Hitting home: Memoir about growing up in Des Moines is familiar tale for reader who also was there
Sunday, November 05, 2006
How did a guy from Des Moines, Iowa, become the top-selling nonfiction writer in England?
In Bill Bryson's case, he worked hard at his craft. Moving to England 30 years ago undoubtedly helped.
Extras
Books such as The Lost Continent, Notes From a Small Island and I'm a Stranger Here Myself solidified a growing reputation. Then he hiked the Appalachian Trail with the Falstaffian Steven Katz for A Walk in the Woods. Bryson went solid gold. That book sold millions.
Bryson's book projects took him around the world: to Africa, Europe and Australia. He wanted to write about something more familiar, so that he could work at home for a while.
He decided to write The Life and Times of the Thunderbolt Kid, a memoir about growing up in Des Moines, Iowa, in the '50s and '60s. Do you remember what you were doing 40 years ago? I do.

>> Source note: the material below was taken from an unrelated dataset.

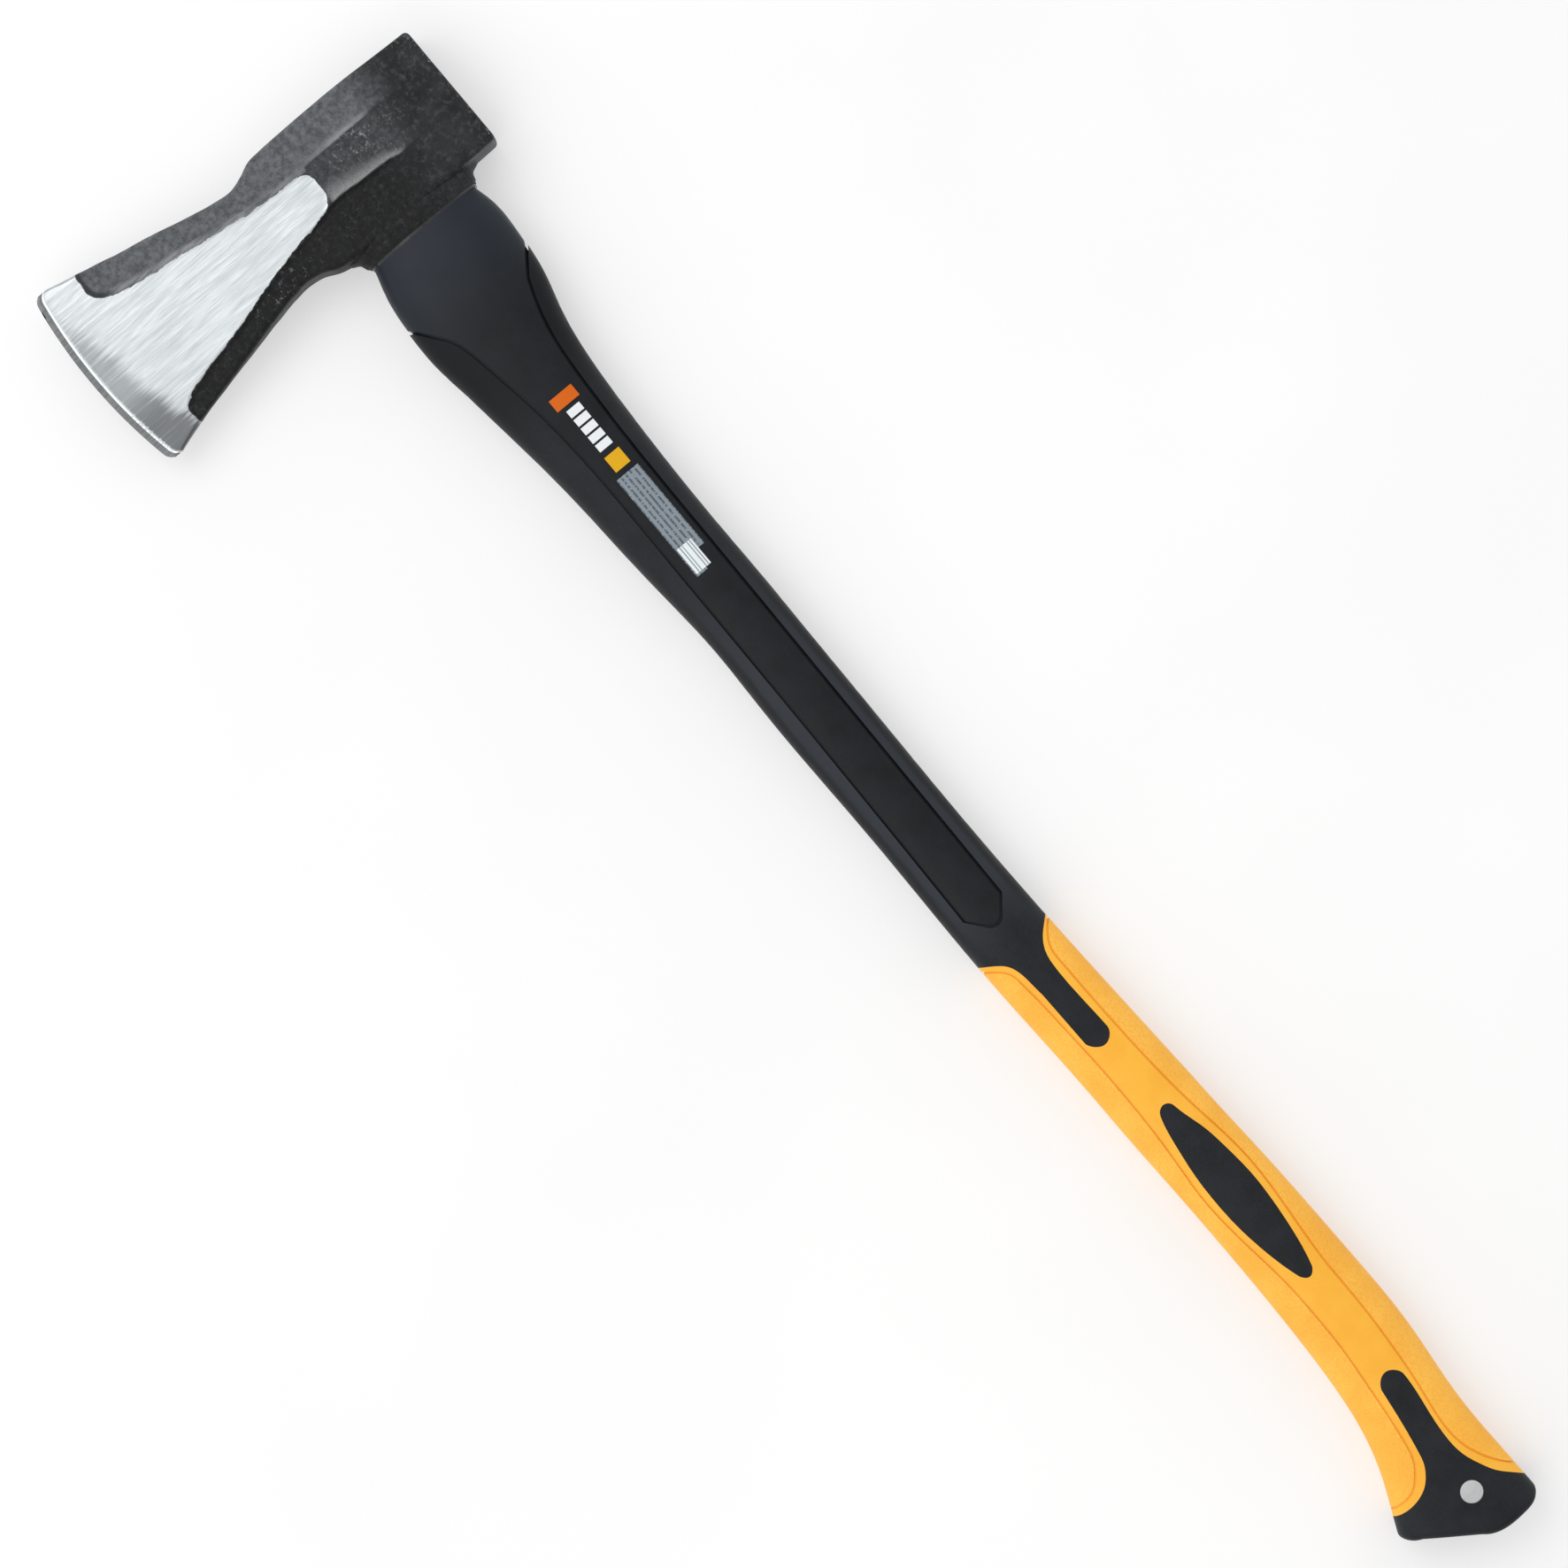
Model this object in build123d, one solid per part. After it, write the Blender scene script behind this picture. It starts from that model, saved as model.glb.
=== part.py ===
"""Long-handled splitting axe: forged wedge head bonded onto a moulded fibreglass handle.

Working frame while drawing: X runs along the handle toward the head, Y toward the cutting edge,
Z out of the upper cheek.  Stations along the handle are written as s, the distance below the foot
of the head (x = -s), so the head lies at negative s and the hand end at large s.
The finished pieces are shifted so that the axe lies on its cheek with Z = 0 at the lowest point.
"""
import os
from math import cos, sin, pi, hypot

from build123d import *

# ---------------------------------------------------------------- driving dimensions (millimetres)
BUTT_END = 824.8            # s of the lowest point of the handle
TOE_TIP = -97.0             # s of the upper tip of the cutting edge
POLL_FACE = -53.6           # y of the striking face
EDGE_CREST = 174.8          # y of the middle of the cutting edge
EDGE_RADIUS = 262.0         # curvature of the cutting edge in side view
EDGE_CENTRE_S = -47.5       # s of the middle of the cutting edge
CHEEK_HALF = 19.6           # half thickness of the head over the flat of the cheeks
KEEN_HALF = 0.2             # half thickness of the cutting edge itself
BEVEL_REACH = 12.0          # the sharpening bevel is drawn this far back from the edge
BEVEL_SLOPE = 0.29          # rise of the bevel per millimetre, each side

COLLAR_FOOT = -1.5          # s where the forged collar ends
SHOULDER_TOP = 0.0          # s where the moulded shoulder starts
HEAD_TOP = -80.4            # s of the flat top of the head

SLEEVE_TOP = 34.3           # s of the upper end of the black sleeve at the sides
GAP = 1.7                   # width of the seam between the sleeve and the panel
SHOULDER_STEP = 0.45        # the sleeve stands this much proud of shoulder and panel
SEAM_DEPTH = 1.5            # depth of the seam floor under the sleeve surface
SLEEVE_WALL = 3.0           # sleeve thickness over the jacket
GRIP_WALL = 1.8             # thickness of the coloured grip layer
GROOVE_WIDTH = 1.1          # finish groove round the textured grip zones
GROOVE_DEPTH = 0.75

CORE_HALF_WIDTH = 10.0      # pultruded rod, half size across the handle
CORE_HALF_THICK = 6.5
CORE_Y = 2.2
CORE_FOOT = 775.0
JACKET_FOOT = 784.0

HOLE_S = 799.6              # hanging hole
HOLE_Y = 6.2
HOLE_R = 5.3
EYELET_WALL = 0.4
EYELET_HALF = 15.4          # half length of the eyelet, a little under the butt's surface
BUTT_JOINT = 716.0          # s where the sleeve meets the hand-end cap, hidden under the grip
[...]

I was delivering the Des Moines Tribune (so was Bryson). I was hanging out at Riverview Amusement Park (so was Bryson). I was trying to finagle my way into the girlie shows at the Iowa State Fair (so was Bryson).

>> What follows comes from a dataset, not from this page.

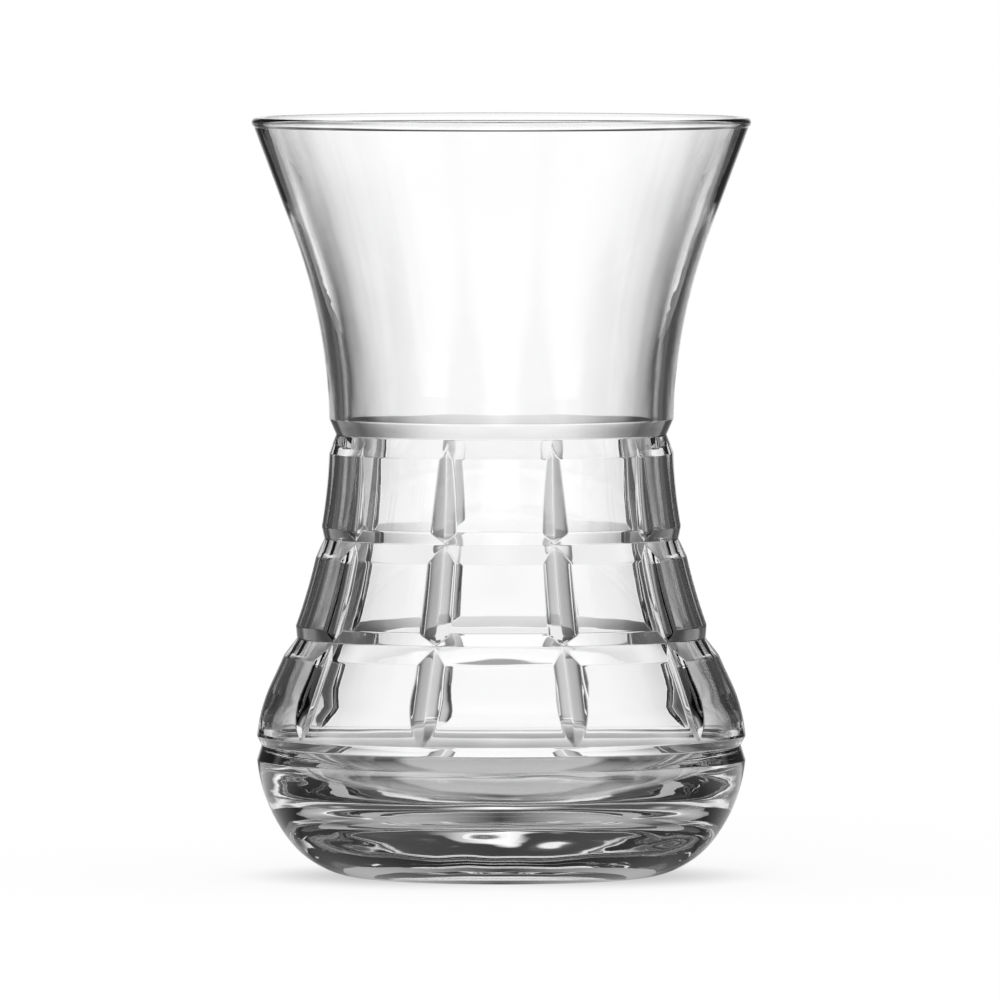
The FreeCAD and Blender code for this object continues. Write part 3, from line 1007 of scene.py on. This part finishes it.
@dataclass(frozen=True)
class Studio:
    """The light around the glass: bright screens on four sides at table height, and a dark room above them.

    Each screen dims towards its sides, so that clear glass shows its edges and cuts against it.
    """

    fill: float = 0.6
    middle: float = 1.22
    slope: float = 4.1
    narrowing: float = 1.3
    screen_shift: float = 0.01
    corner_screen: float = 0.5
    corner_slope: float = 4.4
    brightest: float = 1.1
    room: float = 0.065
    high_room: float = 0.045
    side_wall: float = 0.15
    side_reach: tuple[float, float] = (0.7, 0.85)
    screen_top: tuple[float, float] = (0.29, 0.16)
    overhead: float = 0.9
    overhead_reach: tuple[float, float] = (0.7, 0.9)
    lamp_power: float = 1.0
    lamp_size: float = 0.6
    lamp_place: tuple[float, float, float] = (-0.15, -0.7, 0.5)

    def surroundings(self, bench: Bench) -> Term:
        """Brightness by direction: screens that dim to their sides, the room around and the overhead panel.

        Args:
            bench: The world's bench.

        Returns:
            The brightness.
        """
        x, y, z = bench.parts(bench.add("ShaderNodeTexCoord").out("Generated"))
        level = from_the_middle(x, y)
        aside = abs(x / level + self.screen_shift).at_most(abs(y) / level * self.narrowing)
        screen = (self.middle - aside * self.slope).at_most(self.brightest)
        walls = (abs(x) / level).ramp(*self.side_reach) * self.side_wall + self.room
        slanting = abs(abs(x) - abs(y)) / level * DIAGONAL
        corners = self.corner_screen - slanting * self.corner_slope
        around = screen.at_least(corners).at_least(walls) - self.high_room
        panel = z.ramp(*self.overhead_reach) * self.overhead
        return around * z.ramp(*self.screen_top) + panel + self.high_room

    def build(self) -> None:
        """The world and the lamp."""
        world = bpy.data.worlds.new("studio")
        world.use_nodes = True
        world.node_tree.nodes.clear()
        bpy.context.scene.world = world
        bench = Bench(world.node_tree)
        path = bench.add("ShaderNodeLightPath")
        through_glass = self.surroundings(bench)
        seen_in_glass = path.out("Is Glossy Ray").at_least(path.out("Is Transmission Ray"))
        light = seen_in_glass * (through_glass - self.fill) + self.fill
        strength = path.out("Is Camera Ray") * (1 - light) + light
        background = bench.add("ShaderNodeBackground", inputs={"Color": WHITE, "Strength": strength})
        bench.add("ShaderNodeOutputWorld", inputs={"Surface": background.out(0)})

        lamp = bpy.data.lights.new("soft_lamp", "AREA")
        lamp.shape = "DISK"
        lamp.size = self.lamp_size
        lamp.energy = self.lamp_power
        holder = bpy.data.objects.new("soft_lamp", lamp)
        holder.location = self.lamp_place
        holder.rotation_mode = "QUATERNION"
        holder.rotation_quaternion = (-Vector(self.lamp_place)).to_track_quat("-Z", "Y")
        holder.visible_glossy = False
        holder.visible_transmission = False
        bpy.context.scene.collection.objects.link(holder)
        log.info("studio light: fill %.2f, lamp %.1f W", self.fill, self.lamp_power)


@dataclass(frozen=True)
class Viewpoint:
    """The camera: far away with a long lens, a little above the glass."""

    distance: float = 1.98
    height: float = 0.121
    turn: float = math.radians(0.65)
    target: tuple[float, float, float] = (-0.00015, 0.0, 0.04145)
    lens: float = 648.0
    sensor: float = 36.0

    def build(self) -> bpy.types.Object:
        """The camera.

        Returns:
            The camera, set as the scene's.
        """
        data = bpy.data.cameras.new("viewpoint")
        data.lens = self.lens
        data.sensor_width = self.sensor
        camera = bpy.data.objects.new("viewpoint", data)
        bpy.context.scene.collection.objects.link(camera)
        across, back = math.sin(self.turn) * self.distance, -math.cos(self.turn) * self.distance
        place = Vector((across, back, self.height))
        camera.location = place
        camera.rotation_mode = "QUATERNION"
        camera.rotation_quaternion = (Vector(self.target) - place).to_track_quat("-Z", "Y")
        bpy.context.scene.camera = camera
        return camera


def set_up_render() -> None:
    """Colours are shown as they are, and light passes through as many walls as the glass has in a row."""
    scene = bpy.context.scene
    scene.view_settings.view_transform = "Standard"
    scene.cycles.max_bounces = 14
    scene.cycles.transmission_bounces = 14
    scene.cycles.glossy_bounces = 8
    scene.cycles.caustics_reflective = False
    scene.cycles.caustics_refractive = False


def main() -> None:
    """Builds the glass, the studio and the camera."""
    logging.basicConfig(level=logging.INFO, format="%(name)s: %(message)s")
    low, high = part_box("glass")
    form = GlassForm(height=(high.z - low.z) / MM, rim_radius=(high.x - low.x) / 2 / MM)
    Viewpoint().build()
    TeaGlass(form).build()
    Floor().build()
    Studio().build()
    set_up_render()


if __name__ == "__main__":
    main()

It was a haunting feeling to read The Thunderbolt Kid. Bryson is a few years older than I, but we grew up during the same period in the same neighborhood in Des Moines. Thankfully, he's funnier than I am.
Bryson changed names to obscure the guilty. I asked him about the gang he calls "the Butter Boys." He admitted that "I did exaggerate because they weren't all bullies, but they did eat squirrels and stuff."
He alternates between chapters about Des Moines and more general meditations upon the great trends of those days, from McCarthyism to above-ground nuclear testing.
I was in stitches for most of the book as Bryson reflected upon times when people were more relaxed, like his dad, a sportswriter, who would stroll around the house late at night without any pants on. "We all dressed for comfort at home."
The author revels in the memories of the TV shows, the movies, the advertisements, the candy, the hangouts — all the things we now call pop culture.
I interviewed his cohort, Steven Katz, about A Walk in the Woods, and he was slightly miffed about Bryson's descriptions of Katz' rampages along the Appalachian Trail. This new book recounts Katz' delinquencies from long- ago Des Moines.
I asked Katz if he had really stolen entire boxcar-loads of beer. He admitted "that was all pretty much on the mark." Katz is a pseudonym; he's recently been outed as Matthew Angerer and seems to be enjoying this lack of anonymity.
Angerer attended a Bryson book-signing in Des Moines for The Thunderbolt Kid. A man in the crowd spotted him. "You're Katz, aren't you? You still like the creme soda? Do you still love the Twinkies?"
Katz (Angerer) savored his glimmer of fame. "So, this is my moment in the sun."
Review
The Life and Times of the Thunderbolt Kid
by Bill Bryson, Broadway, 270 pages, $25.